(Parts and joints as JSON)
——
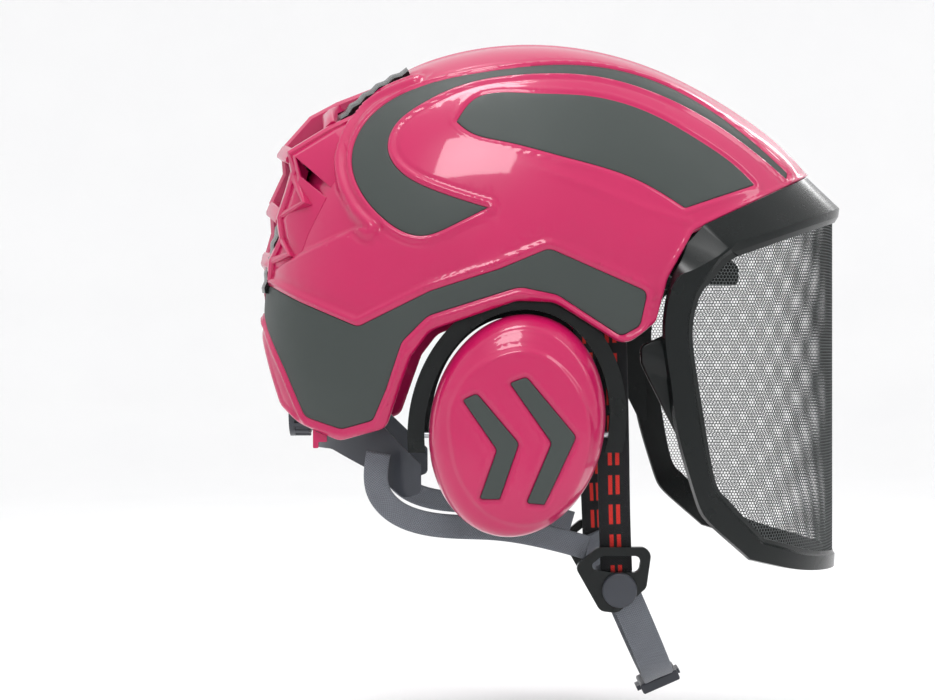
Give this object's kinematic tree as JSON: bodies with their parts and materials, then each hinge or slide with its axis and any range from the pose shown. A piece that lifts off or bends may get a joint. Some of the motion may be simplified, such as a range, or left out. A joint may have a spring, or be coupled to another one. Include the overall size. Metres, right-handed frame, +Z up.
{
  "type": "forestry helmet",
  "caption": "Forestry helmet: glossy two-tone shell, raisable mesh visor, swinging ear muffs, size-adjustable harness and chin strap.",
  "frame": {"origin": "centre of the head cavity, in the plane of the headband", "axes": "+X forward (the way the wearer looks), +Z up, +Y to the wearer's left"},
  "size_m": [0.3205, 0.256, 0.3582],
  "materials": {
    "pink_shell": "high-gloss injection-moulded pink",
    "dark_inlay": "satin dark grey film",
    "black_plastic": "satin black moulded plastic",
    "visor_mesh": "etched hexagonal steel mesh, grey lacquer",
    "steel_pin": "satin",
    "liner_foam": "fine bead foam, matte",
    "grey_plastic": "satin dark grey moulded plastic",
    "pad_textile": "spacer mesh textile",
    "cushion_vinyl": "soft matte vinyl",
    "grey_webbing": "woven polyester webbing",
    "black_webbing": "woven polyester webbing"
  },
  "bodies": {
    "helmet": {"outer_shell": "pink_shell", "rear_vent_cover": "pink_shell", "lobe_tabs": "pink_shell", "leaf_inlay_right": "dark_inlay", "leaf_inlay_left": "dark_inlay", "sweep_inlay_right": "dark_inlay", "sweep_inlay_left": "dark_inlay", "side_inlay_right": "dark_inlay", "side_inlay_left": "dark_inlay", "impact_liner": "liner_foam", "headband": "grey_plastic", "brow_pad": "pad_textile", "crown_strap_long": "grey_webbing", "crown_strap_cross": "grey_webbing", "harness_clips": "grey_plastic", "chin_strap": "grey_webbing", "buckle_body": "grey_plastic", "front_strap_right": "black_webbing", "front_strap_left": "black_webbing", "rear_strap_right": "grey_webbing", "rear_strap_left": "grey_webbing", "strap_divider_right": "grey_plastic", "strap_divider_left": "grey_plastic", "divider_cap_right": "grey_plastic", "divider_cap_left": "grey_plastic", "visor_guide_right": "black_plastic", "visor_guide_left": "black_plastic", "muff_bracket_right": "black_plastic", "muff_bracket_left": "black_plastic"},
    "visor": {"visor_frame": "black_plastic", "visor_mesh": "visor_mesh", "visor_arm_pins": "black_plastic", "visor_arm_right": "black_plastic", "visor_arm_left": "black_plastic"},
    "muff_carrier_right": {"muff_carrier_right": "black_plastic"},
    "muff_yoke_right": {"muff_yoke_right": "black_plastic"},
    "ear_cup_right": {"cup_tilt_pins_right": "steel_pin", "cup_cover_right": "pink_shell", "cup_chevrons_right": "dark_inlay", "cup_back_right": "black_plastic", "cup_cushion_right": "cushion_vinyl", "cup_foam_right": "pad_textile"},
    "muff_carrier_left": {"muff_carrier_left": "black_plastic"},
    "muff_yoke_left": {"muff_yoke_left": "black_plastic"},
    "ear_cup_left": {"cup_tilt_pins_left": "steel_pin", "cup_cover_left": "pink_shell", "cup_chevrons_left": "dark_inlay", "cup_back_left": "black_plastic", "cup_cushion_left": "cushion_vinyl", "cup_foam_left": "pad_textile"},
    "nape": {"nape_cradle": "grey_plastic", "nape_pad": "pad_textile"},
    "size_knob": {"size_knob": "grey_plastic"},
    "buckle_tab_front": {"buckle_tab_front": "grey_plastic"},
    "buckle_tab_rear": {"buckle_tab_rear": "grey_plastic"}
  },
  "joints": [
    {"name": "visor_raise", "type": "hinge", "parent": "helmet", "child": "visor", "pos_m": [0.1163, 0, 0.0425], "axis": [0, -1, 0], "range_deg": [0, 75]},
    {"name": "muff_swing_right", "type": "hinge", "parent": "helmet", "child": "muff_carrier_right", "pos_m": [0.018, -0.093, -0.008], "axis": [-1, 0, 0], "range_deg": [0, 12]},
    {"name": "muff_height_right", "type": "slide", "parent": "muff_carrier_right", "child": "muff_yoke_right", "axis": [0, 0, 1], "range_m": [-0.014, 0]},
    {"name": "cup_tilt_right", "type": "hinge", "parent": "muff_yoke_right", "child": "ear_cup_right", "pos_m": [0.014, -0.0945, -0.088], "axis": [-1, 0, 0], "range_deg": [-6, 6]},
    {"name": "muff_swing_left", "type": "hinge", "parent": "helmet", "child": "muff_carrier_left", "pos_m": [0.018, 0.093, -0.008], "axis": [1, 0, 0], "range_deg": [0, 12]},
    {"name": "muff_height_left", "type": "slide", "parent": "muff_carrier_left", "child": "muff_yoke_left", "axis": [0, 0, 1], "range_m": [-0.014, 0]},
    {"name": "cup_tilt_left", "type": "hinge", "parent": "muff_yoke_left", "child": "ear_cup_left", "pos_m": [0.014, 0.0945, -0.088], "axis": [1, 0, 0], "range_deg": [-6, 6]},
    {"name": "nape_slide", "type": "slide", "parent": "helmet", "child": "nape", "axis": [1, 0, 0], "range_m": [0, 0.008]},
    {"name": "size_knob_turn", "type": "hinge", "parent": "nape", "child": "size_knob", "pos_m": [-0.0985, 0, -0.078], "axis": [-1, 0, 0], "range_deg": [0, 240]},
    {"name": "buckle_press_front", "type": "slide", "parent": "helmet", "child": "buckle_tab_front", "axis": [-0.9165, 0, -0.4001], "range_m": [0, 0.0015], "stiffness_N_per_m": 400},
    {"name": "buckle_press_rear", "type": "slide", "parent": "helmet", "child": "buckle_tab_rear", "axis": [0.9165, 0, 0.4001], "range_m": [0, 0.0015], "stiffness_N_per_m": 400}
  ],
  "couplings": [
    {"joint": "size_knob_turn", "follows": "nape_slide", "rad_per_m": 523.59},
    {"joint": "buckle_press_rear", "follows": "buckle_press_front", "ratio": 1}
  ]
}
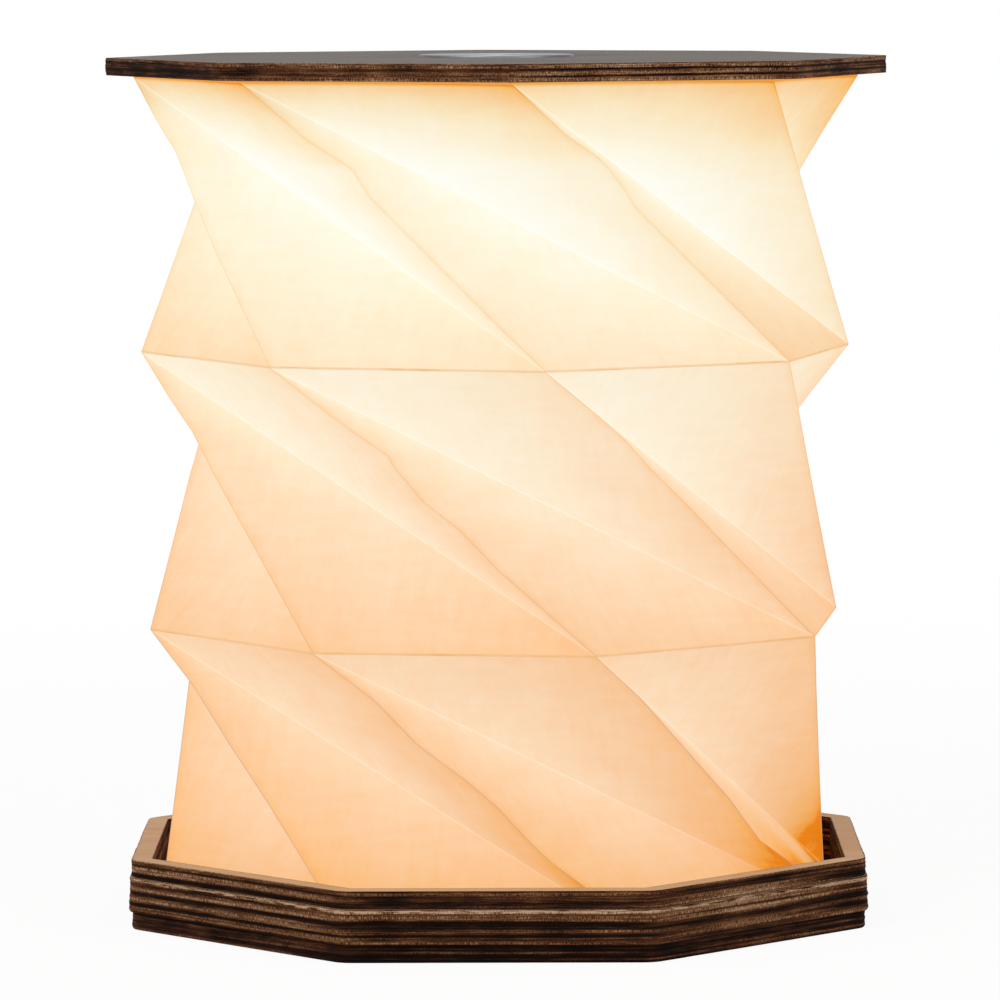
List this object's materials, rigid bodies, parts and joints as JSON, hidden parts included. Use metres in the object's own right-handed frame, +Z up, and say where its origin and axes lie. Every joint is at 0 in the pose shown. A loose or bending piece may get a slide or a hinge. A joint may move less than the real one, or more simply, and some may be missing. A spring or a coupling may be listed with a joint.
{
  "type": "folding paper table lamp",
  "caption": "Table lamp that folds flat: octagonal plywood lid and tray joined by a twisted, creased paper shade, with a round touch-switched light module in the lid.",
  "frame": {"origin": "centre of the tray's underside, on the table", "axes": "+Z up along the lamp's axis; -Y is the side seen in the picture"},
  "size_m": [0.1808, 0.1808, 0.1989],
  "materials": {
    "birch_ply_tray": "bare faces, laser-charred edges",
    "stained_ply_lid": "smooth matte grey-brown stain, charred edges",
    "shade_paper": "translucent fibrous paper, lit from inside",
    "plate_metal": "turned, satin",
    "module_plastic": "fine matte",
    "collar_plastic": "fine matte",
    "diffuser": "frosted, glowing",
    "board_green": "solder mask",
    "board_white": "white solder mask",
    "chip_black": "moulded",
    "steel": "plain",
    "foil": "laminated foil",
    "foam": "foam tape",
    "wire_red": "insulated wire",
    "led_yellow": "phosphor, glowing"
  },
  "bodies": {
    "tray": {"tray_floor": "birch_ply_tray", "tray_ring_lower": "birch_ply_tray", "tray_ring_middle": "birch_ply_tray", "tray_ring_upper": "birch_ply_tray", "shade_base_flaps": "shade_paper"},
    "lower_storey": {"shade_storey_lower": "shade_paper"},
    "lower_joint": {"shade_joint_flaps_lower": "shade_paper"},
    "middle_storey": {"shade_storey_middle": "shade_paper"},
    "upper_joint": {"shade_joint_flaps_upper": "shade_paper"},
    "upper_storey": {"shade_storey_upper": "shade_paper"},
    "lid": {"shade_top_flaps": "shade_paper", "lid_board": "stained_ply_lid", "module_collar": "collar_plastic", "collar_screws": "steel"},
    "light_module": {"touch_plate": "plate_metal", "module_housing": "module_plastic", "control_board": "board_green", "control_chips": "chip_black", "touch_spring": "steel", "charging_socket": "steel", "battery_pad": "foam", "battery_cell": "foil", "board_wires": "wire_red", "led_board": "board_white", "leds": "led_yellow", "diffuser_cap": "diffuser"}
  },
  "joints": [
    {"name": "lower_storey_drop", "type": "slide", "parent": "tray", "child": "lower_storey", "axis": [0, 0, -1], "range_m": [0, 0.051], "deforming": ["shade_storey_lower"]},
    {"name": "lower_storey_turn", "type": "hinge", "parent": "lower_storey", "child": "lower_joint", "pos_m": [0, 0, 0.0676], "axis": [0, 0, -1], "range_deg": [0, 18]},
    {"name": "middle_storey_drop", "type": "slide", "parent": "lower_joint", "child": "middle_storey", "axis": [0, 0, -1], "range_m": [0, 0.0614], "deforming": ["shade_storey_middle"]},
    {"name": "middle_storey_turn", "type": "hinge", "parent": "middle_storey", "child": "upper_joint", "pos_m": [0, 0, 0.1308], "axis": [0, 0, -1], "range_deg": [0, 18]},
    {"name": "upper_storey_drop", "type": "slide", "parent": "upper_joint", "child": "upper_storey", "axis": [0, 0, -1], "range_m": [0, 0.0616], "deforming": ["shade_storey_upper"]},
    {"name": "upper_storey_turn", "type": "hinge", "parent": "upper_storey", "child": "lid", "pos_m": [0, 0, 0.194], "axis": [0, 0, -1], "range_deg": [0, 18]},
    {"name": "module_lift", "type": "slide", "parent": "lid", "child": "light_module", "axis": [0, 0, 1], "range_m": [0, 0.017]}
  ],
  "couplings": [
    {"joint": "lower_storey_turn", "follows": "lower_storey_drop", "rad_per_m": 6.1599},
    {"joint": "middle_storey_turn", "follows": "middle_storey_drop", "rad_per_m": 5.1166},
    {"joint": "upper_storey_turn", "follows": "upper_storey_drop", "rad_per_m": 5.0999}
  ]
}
——
| TASK DETAILS |
Only the number is needed: state how many lines in the listing contain "shown".

| CORRECT RESPONSE |
2